> Record set:
--

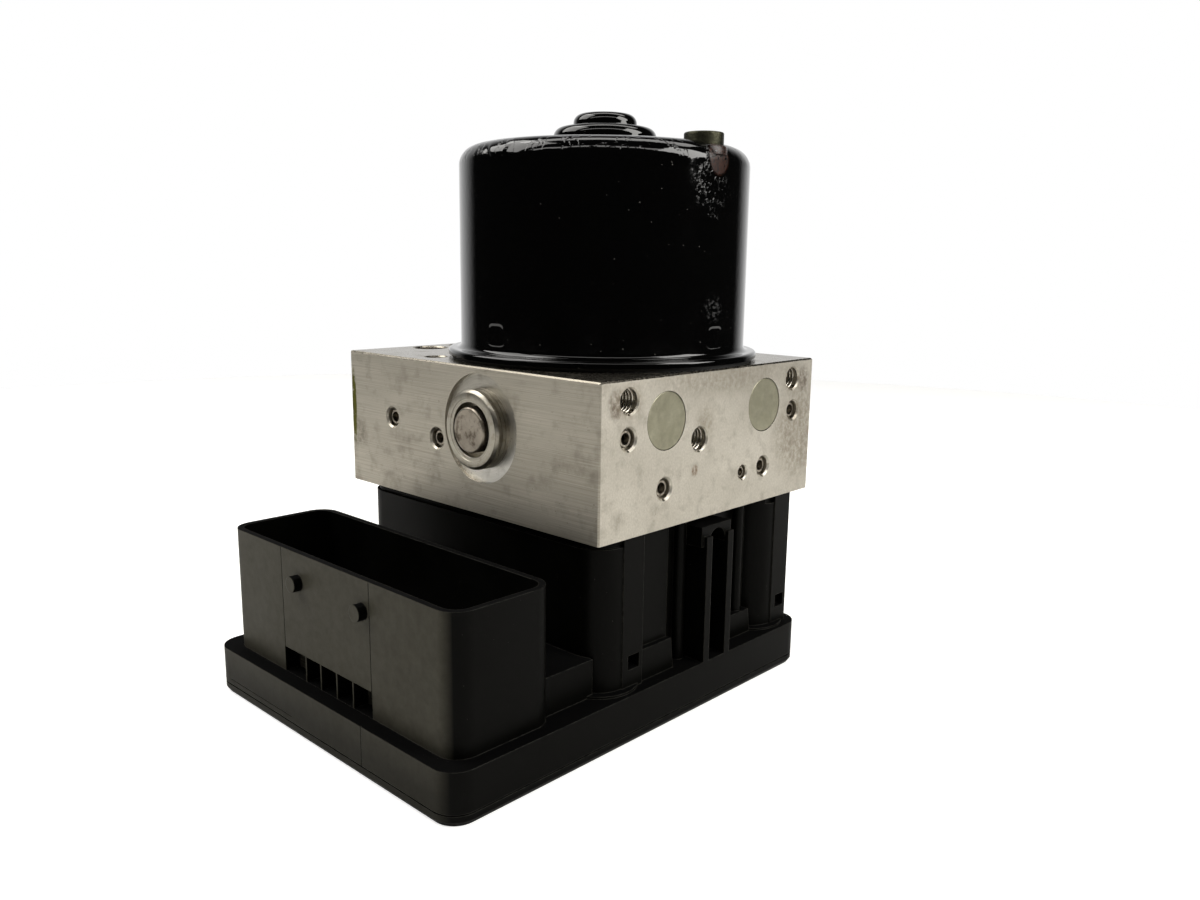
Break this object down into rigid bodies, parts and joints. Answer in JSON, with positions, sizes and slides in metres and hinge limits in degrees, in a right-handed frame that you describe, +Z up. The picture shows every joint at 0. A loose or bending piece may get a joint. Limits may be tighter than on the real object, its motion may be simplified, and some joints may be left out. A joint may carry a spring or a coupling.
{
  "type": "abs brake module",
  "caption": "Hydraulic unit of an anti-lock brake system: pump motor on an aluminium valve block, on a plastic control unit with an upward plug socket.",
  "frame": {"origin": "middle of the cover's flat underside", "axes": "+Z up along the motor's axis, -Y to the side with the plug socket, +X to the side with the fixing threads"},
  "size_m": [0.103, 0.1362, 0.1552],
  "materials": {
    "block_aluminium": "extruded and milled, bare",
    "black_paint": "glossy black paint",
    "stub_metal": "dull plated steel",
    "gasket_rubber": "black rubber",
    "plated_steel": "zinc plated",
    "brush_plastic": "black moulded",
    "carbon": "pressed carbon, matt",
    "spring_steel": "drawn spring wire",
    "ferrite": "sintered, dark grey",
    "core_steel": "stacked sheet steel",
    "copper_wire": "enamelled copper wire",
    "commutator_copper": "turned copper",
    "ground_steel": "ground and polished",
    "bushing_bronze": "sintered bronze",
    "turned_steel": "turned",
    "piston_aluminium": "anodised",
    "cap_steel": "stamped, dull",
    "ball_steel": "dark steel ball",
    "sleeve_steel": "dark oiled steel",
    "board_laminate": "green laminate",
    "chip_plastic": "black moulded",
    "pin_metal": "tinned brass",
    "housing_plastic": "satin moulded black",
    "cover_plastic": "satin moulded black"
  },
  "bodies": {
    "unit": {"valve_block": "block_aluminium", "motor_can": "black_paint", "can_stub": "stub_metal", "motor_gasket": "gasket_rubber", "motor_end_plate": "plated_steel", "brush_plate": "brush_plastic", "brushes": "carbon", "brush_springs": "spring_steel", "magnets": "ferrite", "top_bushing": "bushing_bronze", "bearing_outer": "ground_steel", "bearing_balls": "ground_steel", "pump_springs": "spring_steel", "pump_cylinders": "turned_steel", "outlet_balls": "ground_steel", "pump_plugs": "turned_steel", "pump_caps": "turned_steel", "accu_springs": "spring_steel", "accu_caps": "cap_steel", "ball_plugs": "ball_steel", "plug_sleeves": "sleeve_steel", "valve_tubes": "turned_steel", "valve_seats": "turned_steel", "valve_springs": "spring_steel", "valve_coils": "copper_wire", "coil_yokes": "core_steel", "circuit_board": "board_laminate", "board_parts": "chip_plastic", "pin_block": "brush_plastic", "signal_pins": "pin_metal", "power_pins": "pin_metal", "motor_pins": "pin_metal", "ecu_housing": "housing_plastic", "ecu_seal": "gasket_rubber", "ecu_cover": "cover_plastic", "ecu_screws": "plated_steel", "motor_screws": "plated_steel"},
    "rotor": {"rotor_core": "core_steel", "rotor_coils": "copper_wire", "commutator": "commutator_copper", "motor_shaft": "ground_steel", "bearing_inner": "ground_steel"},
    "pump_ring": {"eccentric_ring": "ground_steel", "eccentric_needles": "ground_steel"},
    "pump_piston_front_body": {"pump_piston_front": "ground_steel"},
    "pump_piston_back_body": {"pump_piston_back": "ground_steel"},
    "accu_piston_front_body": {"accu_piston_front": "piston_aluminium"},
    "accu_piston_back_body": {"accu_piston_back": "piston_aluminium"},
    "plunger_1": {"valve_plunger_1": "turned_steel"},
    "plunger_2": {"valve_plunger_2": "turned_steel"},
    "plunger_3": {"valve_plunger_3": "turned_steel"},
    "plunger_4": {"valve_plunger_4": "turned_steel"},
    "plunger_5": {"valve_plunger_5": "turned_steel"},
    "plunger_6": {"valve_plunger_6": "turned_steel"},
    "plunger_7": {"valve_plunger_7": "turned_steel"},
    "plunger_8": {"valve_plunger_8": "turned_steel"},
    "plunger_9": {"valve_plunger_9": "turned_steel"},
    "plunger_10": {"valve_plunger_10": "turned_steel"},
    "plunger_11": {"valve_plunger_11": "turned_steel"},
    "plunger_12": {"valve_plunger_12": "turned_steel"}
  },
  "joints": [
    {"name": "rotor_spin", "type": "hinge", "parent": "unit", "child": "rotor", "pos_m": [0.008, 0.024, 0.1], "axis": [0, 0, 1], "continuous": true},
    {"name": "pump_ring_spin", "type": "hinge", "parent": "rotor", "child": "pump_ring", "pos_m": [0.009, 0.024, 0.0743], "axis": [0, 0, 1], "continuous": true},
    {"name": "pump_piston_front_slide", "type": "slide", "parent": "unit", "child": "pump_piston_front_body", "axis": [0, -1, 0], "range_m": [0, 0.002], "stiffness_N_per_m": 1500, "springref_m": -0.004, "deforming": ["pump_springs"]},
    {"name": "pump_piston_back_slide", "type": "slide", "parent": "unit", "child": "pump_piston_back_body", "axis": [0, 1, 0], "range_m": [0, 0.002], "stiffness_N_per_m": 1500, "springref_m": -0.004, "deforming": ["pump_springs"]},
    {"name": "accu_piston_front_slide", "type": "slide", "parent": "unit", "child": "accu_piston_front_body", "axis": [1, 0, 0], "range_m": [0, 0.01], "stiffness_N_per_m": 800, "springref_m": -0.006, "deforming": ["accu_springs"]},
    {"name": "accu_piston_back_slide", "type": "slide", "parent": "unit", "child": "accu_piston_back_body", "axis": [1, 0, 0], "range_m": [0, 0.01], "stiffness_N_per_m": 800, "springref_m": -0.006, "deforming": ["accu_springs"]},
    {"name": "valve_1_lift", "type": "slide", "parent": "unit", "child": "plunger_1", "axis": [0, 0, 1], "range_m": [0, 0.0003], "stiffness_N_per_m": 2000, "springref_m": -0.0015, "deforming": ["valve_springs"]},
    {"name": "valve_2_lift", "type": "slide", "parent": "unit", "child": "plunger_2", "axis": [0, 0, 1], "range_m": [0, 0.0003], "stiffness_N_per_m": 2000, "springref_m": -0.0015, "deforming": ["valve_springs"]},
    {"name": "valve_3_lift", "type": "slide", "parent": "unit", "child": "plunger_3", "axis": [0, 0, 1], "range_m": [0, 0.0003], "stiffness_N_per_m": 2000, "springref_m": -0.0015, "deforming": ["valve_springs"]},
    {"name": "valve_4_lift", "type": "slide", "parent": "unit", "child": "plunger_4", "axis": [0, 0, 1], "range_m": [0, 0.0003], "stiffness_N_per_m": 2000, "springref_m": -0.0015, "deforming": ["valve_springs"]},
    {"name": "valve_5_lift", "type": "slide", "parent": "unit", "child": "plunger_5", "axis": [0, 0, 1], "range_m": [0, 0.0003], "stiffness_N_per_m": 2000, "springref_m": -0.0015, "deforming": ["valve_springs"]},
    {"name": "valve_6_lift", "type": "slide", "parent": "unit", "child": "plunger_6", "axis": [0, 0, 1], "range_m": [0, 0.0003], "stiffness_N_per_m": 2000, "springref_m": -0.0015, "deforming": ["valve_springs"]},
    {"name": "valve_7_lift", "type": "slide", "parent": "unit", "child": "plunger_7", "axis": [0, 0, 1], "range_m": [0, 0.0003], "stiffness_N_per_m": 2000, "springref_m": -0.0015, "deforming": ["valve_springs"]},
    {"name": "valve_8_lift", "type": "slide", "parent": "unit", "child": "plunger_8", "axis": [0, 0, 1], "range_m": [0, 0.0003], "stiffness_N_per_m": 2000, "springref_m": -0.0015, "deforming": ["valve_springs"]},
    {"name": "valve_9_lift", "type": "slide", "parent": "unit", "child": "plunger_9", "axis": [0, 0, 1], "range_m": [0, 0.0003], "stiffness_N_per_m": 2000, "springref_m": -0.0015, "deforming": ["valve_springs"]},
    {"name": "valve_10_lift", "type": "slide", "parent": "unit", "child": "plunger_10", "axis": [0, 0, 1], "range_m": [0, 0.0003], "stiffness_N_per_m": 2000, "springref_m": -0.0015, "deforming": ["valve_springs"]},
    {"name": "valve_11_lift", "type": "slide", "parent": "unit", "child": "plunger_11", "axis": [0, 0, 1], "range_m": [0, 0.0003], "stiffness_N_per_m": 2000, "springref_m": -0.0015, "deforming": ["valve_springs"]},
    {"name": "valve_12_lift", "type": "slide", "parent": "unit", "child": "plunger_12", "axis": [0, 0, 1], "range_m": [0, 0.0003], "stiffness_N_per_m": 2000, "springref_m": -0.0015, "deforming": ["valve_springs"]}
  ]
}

--

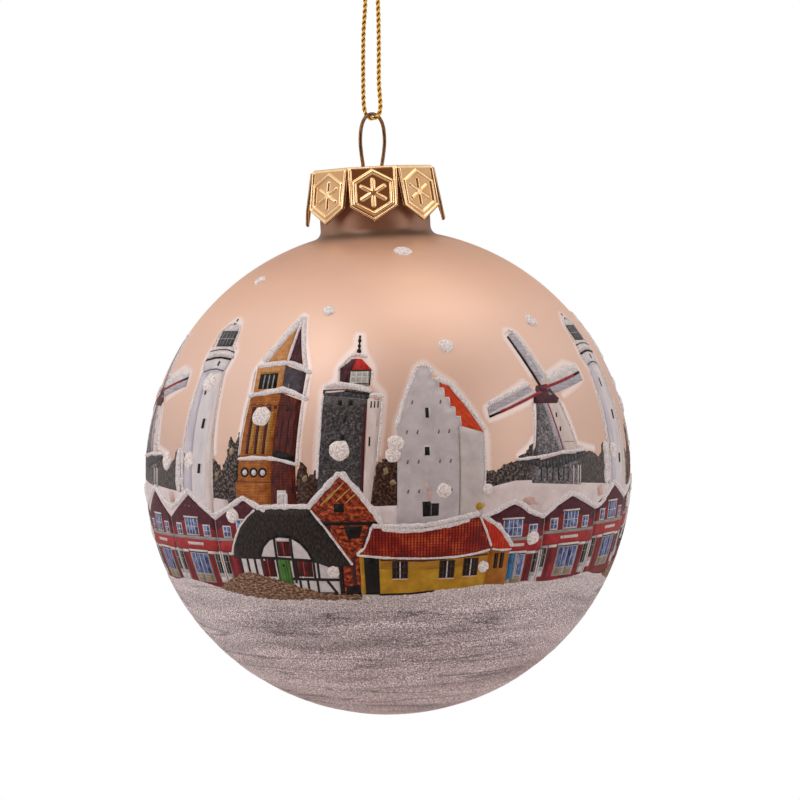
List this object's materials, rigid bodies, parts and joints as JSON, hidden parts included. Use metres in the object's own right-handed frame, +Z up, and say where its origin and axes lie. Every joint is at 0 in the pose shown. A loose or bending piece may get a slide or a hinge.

--

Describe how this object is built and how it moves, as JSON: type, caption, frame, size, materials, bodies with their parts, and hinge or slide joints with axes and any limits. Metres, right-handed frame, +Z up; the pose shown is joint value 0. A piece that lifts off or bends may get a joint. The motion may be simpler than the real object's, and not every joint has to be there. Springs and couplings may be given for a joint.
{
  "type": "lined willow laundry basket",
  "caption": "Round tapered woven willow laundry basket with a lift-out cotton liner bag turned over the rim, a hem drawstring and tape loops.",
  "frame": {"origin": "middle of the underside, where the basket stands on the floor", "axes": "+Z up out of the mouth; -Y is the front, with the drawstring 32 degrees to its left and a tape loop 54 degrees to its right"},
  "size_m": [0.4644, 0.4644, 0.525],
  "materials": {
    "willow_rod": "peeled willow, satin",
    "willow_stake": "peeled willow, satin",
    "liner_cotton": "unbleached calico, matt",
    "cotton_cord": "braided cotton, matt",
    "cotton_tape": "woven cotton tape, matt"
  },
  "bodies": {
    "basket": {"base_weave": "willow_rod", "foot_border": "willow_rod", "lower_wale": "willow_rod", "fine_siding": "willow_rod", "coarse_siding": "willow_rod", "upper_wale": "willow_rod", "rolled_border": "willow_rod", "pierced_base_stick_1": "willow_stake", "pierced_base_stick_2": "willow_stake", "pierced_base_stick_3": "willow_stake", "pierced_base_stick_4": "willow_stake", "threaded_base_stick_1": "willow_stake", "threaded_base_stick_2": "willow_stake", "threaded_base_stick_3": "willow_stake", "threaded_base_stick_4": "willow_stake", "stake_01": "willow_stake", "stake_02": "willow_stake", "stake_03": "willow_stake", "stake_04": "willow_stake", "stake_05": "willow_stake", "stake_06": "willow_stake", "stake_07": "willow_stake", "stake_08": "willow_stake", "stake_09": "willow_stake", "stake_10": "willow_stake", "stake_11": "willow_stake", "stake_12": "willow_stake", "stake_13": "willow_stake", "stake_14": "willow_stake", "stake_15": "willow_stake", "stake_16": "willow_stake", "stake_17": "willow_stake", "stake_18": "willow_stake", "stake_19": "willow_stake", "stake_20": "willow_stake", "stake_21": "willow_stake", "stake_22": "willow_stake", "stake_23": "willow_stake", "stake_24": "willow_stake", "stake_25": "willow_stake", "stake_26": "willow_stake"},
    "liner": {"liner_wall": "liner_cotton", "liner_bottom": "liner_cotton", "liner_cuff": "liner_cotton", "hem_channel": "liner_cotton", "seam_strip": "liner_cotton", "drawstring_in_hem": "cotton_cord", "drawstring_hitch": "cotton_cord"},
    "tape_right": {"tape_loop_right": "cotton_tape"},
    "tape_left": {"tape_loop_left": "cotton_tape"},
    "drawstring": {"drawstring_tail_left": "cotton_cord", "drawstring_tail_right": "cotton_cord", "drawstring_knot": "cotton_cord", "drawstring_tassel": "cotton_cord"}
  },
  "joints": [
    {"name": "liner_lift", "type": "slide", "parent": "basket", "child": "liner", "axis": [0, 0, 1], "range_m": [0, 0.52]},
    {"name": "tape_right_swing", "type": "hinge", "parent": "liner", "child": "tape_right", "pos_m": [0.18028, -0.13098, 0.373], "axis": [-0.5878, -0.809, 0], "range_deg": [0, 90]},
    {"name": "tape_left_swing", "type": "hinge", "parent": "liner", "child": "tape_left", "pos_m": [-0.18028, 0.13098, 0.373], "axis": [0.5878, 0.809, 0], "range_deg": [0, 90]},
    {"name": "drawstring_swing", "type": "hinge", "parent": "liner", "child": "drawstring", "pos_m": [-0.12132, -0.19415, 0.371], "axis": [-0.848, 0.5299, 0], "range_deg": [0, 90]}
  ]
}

--

> Exercise task:
Check each line of the entries for the string "limits". Copy the lines that have it.

> The solution:
Break this object down into rigid bodies, parts and joints. Answer in JSON, with positions, sizes and slides in metres and hinge limits in degrees, in a right-handed frame that you describe, +Z up. The picture shows every joint at 0. A loose or bending piece may get a joint. Limits may be tighter than on the real object, its motion may be simplified, and some joints may be left out. A joint may carry a spring or a coupling.
Describe how this object is built and how it moves, as JSON: type, caption, frame, size, materials, bodies with their parts, and hinge or slide joints with axes and any limits. Metres, right-handed frame, +Z up; the pose shown is joint value 0. A piece that lifts off or bends may get a joint. The motion may be simpler than the real object's, and not every joint has to be there. Springs and couplings may be given for a joint.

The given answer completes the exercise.